Material shown ::
## Begin

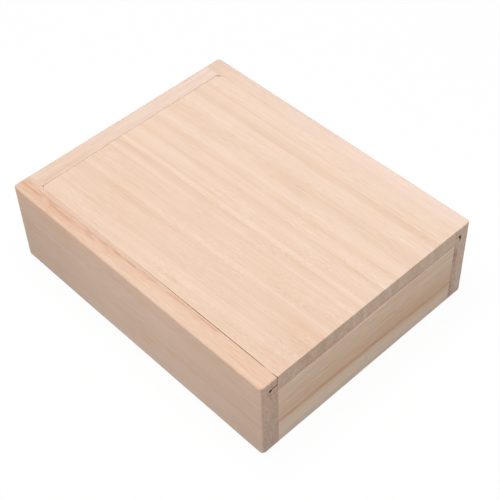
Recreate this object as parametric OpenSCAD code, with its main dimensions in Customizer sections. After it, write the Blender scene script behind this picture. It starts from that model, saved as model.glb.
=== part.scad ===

## End
## Begin

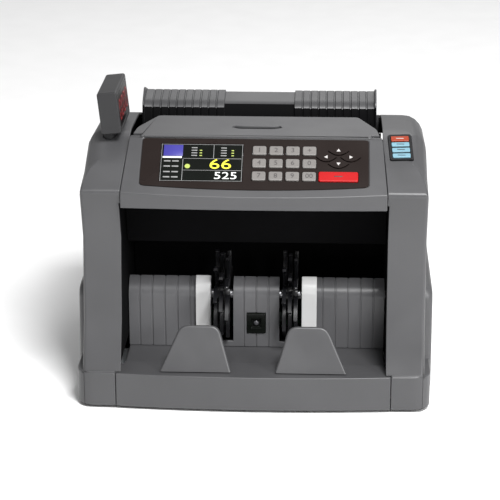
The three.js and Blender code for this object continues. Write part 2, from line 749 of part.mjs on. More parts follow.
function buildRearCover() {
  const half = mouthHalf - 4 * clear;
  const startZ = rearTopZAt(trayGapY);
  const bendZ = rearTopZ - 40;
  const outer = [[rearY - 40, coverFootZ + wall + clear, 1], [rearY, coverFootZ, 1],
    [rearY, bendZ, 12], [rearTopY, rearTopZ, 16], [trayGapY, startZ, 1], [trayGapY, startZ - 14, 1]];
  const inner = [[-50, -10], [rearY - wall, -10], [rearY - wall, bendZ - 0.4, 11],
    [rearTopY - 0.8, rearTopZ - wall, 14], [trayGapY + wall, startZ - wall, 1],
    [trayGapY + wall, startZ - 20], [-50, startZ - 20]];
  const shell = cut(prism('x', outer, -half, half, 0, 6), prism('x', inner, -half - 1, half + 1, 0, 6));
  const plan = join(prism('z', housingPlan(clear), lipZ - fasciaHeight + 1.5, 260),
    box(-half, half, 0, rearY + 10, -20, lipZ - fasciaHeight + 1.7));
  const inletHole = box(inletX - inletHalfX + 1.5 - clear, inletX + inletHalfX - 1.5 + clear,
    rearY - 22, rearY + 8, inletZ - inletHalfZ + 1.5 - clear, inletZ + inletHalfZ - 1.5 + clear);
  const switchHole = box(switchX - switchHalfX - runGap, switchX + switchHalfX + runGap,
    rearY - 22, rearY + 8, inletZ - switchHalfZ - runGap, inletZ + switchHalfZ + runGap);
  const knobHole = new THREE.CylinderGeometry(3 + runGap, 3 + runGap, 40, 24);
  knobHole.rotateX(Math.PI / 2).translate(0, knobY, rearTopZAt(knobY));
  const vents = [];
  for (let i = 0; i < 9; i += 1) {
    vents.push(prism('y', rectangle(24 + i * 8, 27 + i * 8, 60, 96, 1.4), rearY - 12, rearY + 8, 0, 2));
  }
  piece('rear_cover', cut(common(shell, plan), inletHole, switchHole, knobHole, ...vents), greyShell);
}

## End

Request :: Among the lines of the data, identify those with the word "part". Copy each of them.

Answer to this task ::
=== part.scad ===
The three.js and Blender code for this object continues. Write part 2, from line 749 of part.mjs on. More parts follow.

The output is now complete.